Incarcerated and interrogated by Judge Diem, Antoine "Tony" Falcone, as he apathetically answers the court's questions, calmly and retrospectively analyzes his short-lived adulterous affair with Andrée Despierre, a schoolmate whom chance had put in his path a few months earlier. Tony, a salesman and repairman of agricultural machinery in Saint-Justin-du-Loup in the region of Poitiers, lives with his wife, Gisèle, and their six-year-old daughter, Marianne, a simple relationship from a modest family in the countryside. Born into a family of Italian emigrants from Piedmont, whose mother died violently while her sons were still young children, Tony and his brother grew up with their father, the old mason Angelo. After ten years away from his native village, Tony returned with his young wife to found a home near his family.
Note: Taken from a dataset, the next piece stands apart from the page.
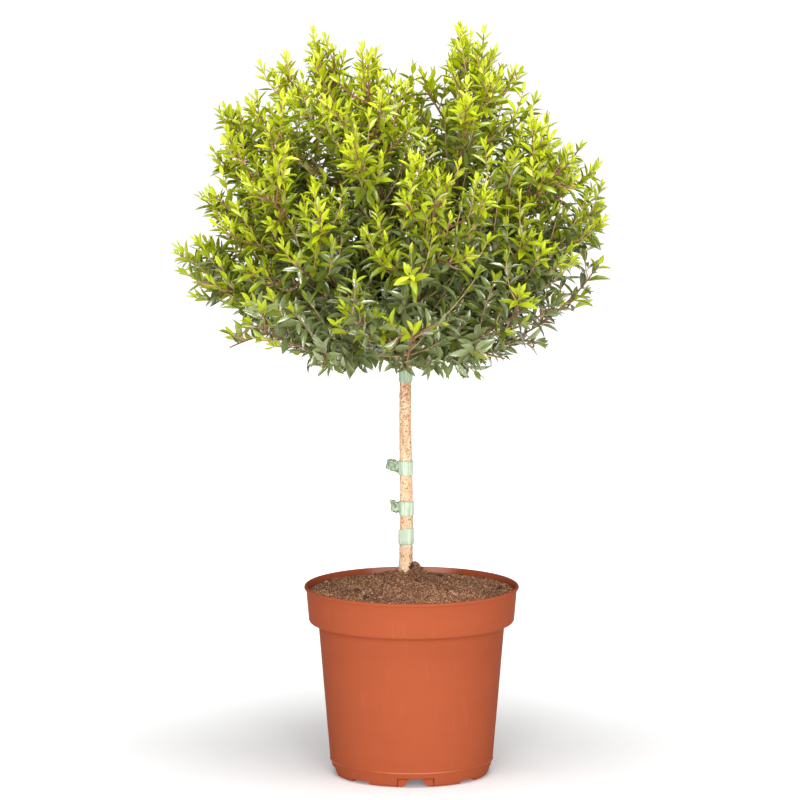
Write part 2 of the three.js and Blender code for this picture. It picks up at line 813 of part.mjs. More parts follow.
const FINISH = {
  pot: { color: 0xc8643f, roughness: 0.5, metalness: 0 },
  soil: { color: 0x6b4632, roughness: 0.95, metalness: 0 },
  bark: { color: 0xd9b184, roughness: 0.8, metalness: 0 },
  limb: { color: 0x8a5a42, roughness: 0.8, metalness: 0 },
  tape: { color: 0xa9c3a8, roughness: 0.45, metalness: 0 },
  foliage: { color: 0x86a81e, roughness: 0.5, metalness: 0 },
};

const topiary = new THREE.Group();

function addPiece(name, geometry, finish) {
  const mesh = new THREE.Mesh(geometry, new THREE.MeshStandardMaterial(FINISH[finish]));
  mesh.name = name;
  topiary.add(mesh);
}

addPiece("pot", potGeometry(), "pot");
addPiece("potting_soil", soilGeometry(), "soil");
addPiece("stem", stemGeometry(), "bark");
for (const band of TIE.bands) {
  addPiece(band.name, tieGeometry(band), "tape");
}

const masses = planMasses();
const boughs = planBoughs(masses);
const stretches = limbStretches(boughs);
for (const bough of boughs) {
  addPiece(bough.name, boughGeometry(bough), "limb");
}
for (const bough of boughs) {
  const foliage = new FoliageMass(bough.mass, bough, masses, stretches);
  addPiece(bough.mass.name, foliage.geometry(), "foliage");
}

export default topiary;
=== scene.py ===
"""Dresses the potted myrtle standard: a moulded nursery pot of potting soil, a flaky stem with
bands of tying tape, and a rounded head of upright shoots with small opposite leaves.

Sizes are in millimetres in the building and growing rules, and in metres in the finishes, the
Geometry Nodes rules and the finished meshes.
"""

import logging
from collections.abc import Callable, Iterable, Sequence
from dataclasses import dataclass, field
from enum import Enum
from math import asin, atan2, cos, exp, hypot, pi, radians, sin, sqrt
from typing import ClassVar

import bmesh
import bpy
from mathutils import Euler, Matrix, Vector, noise


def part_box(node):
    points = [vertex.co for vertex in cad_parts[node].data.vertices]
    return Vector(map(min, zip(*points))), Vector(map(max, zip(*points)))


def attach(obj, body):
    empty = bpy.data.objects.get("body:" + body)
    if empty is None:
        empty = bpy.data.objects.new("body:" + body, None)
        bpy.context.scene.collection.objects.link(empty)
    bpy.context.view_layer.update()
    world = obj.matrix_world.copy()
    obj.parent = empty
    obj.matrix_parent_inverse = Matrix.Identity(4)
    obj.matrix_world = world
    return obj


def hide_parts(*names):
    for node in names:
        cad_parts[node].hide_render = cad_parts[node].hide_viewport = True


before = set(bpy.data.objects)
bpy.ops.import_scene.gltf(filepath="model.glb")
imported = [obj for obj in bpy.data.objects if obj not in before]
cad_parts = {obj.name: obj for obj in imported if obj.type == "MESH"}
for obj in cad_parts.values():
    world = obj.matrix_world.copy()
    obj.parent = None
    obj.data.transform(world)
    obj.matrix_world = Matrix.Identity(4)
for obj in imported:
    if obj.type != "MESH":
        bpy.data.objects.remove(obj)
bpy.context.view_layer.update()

LOG = logging.getLogger("myrtle_standard")
MM = 0.001
UP = Vector((0.0, 0.0, 1.0))
WHITE = (1.0, 1.0, 1.0, 1.0)
GOLDEN_ANGLE = pi * (3.0 - sqrt(5.0))
MASK32 = 0xFFFFFFFF
RANGE32 = 2.0**32
SEED_STEP = 0x6D2B79F5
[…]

However, handsome and always ready to meet new lovers without any other commitment than to satisfy his sexual desire, he also leads his own life with the complicity of his brother who runs a hotel-restaurant in the nearby village of Triant.

For a few months, Tony has been sleeping with Andrée, the sad and apparently "cold" wife of the village grocer, married for convenience, who has always been fascinated by him and who offered herself one evening on the side of a road and has since been able to fully satisfy her desires and her love nourished since her childhood. Deeply in love, she asks him, during their eighth clandestine meeting in the Blue Room of the fraternal hotel, if he loves her and could live with her if she and he would make themselves free. Tony, not paying any serious attention to these questions, answers the first question more or less in the affirmative, while getting dressed, but on the verge of being surprised by Nicolas, Andrée's husband, discreetly flees. Instinctively, he decides not to see Andrée again, even though his sexual relationship with her was the most intense and satisfying he had ever had. Two months later, while letters from his lover indicate that all is well, Nicolas, in poor health, dies in conditions that arouse suspicion in the village and worry Tony. Since their last meeting, he runs away from her and finds refuge in her home - more tender than usual for Giselle and Marianne with whom he goes on vacation, for the first time, to Les Sables-d'Olonne -, sensing indistinctly that a drama is setting in.

During the winter, while they still have not seen each other, Andrée becomes more insistent and writes him a final message "To you!" paradoxically as explicit about her expectations as it is ambiguous about the meaning and the means. Tony's uneasiness is at its height until the fateful day of February 17 when, absent from the region for the whole day for work, he is arrested by the gendarmes on his return in the evening for the murder of his wife. From then on, flabbergasted, he answers the various questions of the judges and experts, and is charged with the poisoning of his wife by strychnine put in a lethal quantity in a jar of jam that he had brought back in the morning from the Despierre grocery store where Gisèle had ordered. Two exhumations and analyses of Nicolas' body would also evoke a poisoning, uncertain however: Andrée is arrested. The "frenzied lovers", as the press headlines it, overwhelmed by the testimony of the villagers and that of the Despierre mother, who asserts that the labels sealing the jar were intact in her grocery store that morning, are found guilty of the murder of their respective spouses and sentenced to death, commuted to hard labor for life.

Analysis of the novel

The story is told from a single but doubly distributed point of view: the couple's (very detailed) romantic encounters and what follows are evoked both by Tony's memories and by his answers to the interrogations during the trial. From these two intertwined planes, the novel reveals, in a non-explicit way, the difficulty for a defendant to establish his innocence in the face of a justice system that bases the prevention of guilt on a set of appearances and coincidences.